# Direction:
Set down exactly, please, each line from the one containing "addWings();" through the one containing "from mathutils.kdtree import KDTree", both lines included, and no other line.

-.-.-

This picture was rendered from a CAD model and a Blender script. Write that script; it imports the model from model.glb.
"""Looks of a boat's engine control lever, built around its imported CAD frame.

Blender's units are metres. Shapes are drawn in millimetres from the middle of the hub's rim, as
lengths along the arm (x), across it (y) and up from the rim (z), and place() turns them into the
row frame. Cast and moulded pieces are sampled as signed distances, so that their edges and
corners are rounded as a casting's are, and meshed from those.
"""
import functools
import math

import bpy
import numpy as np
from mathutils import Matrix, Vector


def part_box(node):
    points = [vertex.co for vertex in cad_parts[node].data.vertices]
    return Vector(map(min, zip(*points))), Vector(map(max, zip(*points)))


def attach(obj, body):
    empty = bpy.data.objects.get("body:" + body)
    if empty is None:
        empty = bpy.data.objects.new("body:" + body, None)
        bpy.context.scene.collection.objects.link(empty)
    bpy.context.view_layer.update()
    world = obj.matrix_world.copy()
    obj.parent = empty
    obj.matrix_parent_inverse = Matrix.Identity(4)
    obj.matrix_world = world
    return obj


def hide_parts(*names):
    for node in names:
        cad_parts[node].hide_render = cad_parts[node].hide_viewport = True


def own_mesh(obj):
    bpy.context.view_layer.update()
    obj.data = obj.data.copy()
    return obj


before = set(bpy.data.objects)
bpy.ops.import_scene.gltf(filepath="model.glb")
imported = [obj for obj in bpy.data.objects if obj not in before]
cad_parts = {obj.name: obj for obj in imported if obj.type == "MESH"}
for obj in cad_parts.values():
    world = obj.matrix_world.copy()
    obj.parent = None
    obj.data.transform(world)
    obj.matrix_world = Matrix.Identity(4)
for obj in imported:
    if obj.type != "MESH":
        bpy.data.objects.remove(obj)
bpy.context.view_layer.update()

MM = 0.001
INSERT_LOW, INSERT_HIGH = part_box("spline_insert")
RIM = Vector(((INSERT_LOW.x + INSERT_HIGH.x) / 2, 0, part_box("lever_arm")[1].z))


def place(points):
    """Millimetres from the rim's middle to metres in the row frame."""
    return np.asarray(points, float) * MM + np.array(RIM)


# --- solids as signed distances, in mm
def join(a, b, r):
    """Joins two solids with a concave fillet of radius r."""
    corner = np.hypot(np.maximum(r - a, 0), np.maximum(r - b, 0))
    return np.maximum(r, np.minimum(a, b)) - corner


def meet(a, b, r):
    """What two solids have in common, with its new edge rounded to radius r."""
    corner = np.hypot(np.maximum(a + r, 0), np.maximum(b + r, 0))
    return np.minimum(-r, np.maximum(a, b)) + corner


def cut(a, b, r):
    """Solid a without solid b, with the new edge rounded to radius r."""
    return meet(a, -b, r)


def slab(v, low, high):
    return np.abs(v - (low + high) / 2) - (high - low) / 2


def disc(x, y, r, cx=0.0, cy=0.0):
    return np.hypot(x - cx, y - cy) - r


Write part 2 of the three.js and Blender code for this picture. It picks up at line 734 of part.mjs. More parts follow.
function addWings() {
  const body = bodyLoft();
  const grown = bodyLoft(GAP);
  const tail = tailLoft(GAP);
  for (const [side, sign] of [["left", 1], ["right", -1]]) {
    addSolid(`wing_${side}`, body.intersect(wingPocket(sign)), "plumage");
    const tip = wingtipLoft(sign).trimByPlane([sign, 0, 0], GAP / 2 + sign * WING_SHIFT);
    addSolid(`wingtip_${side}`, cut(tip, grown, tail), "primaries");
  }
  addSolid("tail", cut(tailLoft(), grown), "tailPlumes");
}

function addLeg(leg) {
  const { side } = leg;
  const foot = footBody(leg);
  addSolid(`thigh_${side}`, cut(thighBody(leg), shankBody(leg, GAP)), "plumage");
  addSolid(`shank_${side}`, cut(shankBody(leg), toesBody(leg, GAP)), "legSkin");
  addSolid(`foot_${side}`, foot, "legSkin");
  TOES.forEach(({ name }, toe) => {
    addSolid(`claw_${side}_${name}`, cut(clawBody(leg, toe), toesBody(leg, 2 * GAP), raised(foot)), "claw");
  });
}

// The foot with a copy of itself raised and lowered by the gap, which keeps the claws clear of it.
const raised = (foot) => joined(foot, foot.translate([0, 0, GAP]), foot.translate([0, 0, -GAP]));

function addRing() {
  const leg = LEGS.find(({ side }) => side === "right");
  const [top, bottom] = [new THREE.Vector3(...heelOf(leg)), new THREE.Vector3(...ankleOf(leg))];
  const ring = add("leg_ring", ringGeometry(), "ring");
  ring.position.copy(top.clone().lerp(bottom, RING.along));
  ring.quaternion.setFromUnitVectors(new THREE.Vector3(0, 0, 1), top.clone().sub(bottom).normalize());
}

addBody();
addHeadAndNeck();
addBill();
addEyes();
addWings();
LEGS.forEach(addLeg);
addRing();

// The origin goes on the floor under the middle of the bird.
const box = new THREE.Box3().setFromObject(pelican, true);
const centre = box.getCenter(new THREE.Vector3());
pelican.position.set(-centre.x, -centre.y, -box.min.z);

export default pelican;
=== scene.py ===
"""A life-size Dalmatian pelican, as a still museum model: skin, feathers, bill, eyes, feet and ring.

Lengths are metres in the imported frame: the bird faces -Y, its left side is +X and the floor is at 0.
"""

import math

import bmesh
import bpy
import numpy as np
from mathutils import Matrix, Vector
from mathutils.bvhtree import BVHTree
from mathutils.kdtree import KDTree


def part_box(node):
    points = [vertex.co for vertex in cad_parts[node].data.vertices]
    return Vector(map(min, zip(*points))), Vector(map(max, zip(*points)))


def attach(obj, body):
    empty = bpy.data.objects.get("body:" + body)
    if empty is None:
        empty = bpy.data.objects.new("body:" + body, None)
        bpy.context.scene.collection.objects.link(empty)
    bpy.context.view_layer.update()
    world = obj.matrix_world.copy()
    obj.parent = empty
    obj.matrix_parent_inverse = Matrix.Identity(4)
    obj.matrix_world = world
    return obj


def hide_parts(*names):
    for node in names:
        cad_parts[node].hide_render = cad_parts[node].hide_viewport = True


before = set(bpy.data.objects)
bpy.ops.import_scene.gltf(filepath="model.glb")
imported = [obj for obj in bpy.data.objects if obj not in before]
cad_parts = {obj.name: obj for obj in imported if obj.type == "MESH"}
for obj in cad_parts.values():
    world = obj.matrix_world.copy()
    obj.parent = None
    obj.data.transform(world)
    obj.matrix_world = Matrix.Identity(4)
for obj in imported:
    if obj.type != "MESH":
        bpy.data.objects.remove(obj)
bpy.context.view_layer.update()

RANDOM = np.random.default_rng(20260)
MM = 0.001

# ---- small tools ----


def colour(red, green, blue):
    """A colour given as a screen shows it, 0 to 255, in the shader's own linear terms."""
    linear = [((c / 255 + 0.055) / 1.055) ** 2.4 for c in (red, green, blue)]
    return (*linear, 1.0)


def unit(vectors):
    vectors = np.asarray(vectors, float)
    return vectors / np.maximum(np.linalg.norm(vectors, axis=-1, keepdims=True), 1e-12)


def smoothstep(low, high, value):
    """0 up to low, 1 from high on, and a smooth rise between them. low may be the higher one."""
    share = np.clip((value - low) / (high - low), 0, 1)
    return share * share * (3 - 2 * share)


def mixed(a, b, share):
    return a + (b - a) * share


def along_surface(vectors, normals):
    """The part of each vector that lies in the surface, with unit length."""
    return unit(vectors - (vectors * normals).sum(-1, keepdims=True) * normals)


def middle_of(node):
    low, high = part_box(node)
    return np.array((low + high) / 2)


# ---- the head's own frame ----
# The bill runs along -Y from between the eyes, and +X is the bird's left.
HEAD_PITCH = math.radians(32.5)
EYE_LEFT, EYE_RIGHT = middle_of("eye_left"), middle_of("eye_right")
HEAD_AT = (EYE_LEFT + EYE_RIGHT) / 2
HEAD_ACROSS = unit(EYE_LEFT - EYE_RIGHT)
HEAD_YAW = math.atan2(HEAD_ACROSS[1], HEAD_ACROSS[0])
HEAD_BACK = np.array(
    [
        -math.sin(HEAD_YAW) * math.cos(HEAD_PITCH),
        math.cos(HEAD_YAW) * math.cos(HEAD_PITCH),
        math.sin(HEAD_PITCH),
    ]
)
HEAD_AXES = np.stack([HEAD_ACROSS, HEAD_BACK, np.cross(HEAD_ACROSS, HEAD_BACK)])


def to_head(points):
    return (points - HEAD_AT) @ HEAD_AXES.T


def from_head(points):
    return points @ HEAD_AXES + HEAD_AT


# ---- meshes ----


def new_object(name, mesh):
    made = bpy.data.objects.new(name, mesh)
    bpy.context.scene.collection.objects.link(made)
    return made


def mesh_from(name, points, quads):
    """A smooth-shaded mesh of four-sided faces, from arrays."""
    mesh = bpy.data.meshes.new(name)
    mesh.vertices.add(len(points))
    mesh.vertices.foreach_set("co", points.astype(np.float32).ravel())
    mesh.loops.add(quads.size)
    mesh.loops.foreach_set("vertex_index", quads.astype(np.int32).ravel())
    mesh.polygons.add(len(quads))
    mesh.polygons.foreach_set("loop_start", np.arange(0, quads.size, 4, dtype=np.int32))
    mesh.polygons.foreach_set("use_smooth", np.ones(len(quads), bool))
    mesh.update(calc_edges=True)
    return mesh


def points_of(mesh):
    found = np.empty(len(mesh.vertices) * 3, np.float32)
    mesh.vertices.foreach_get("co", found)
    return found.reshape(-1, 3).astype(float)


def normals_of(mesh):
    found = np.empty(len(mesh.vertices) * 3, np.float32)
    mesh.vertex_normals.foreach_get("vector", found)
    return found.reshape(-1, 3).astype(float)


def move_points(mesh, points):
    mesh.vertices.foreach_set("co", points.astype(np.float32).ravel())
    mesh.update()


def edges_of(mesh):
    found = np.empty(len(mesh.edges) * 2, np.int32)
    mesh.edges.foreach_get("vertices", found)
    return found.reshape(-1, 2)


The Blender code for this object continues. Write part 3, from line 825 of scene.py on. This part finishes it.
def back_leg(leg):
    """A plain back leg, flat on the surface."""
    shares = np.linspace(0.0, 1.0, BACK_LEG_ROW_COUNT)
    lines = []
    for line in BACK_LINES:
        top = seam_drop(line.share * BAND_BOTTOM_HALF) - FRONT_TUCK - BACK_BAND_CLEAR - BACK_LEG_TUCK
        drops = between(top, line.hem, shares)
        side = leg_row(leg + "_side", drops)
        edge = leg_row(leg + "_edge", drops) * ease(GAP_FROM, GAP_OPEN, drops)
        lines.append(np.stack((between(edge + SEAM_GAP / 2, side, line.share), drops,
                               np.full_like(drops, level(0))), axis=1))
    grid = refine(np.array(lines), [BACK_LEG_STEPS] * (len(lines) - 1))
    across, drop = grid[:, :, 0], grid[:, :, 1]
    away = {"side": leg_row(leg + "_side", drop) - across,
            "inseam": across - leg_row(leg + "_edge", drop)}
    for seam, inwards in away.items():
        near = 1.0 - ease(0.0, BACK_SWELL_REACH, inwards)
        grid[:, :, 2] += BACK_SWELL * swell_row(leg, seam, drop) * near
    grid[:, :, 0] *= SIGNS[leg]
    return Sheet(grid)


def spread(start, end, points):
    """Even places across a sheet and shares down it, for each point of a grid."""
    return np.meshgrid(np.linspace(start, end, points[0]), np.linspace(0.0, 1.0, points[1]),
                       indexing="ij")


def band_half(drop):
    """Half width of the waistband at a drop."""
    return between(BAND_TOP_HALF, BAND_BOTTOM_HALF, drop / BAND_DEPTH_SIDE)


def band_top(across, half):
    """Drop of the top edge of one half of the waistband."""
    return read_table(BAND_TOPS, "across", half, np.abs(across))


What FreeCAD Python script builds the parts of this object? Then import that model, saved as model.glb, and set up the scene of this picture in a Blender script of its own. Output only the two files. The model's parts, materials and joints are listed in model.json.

-.-.-

# Solution below:
addWings();
LEGS.forEach(addLeg);
addRing();

// The origin goes on the floor under the middle of the bird.
const box = new THREE.Box3().setFromObject(pelican, true);
const centre = box.getCenter(new THREE.Vector3());
pelican.position.set(-centre.x, -centre.y, -box.min.z);

export default pelican;
=== scene.py ===
"""A life-size Dalmatian pelican, as a still museum model: skin, feathers, bill, eyes, feet and ring.

Lengths are metres in the imported frame: the bird faces -Y, its left side is +X and the floor is at 0.
"""

import math

import bmesh
import bpy
import numpy as np
from mathutils import Matrix, Vector
from mathutils.bvhtree import BVHTree
from mathutils.kdtree import KDTree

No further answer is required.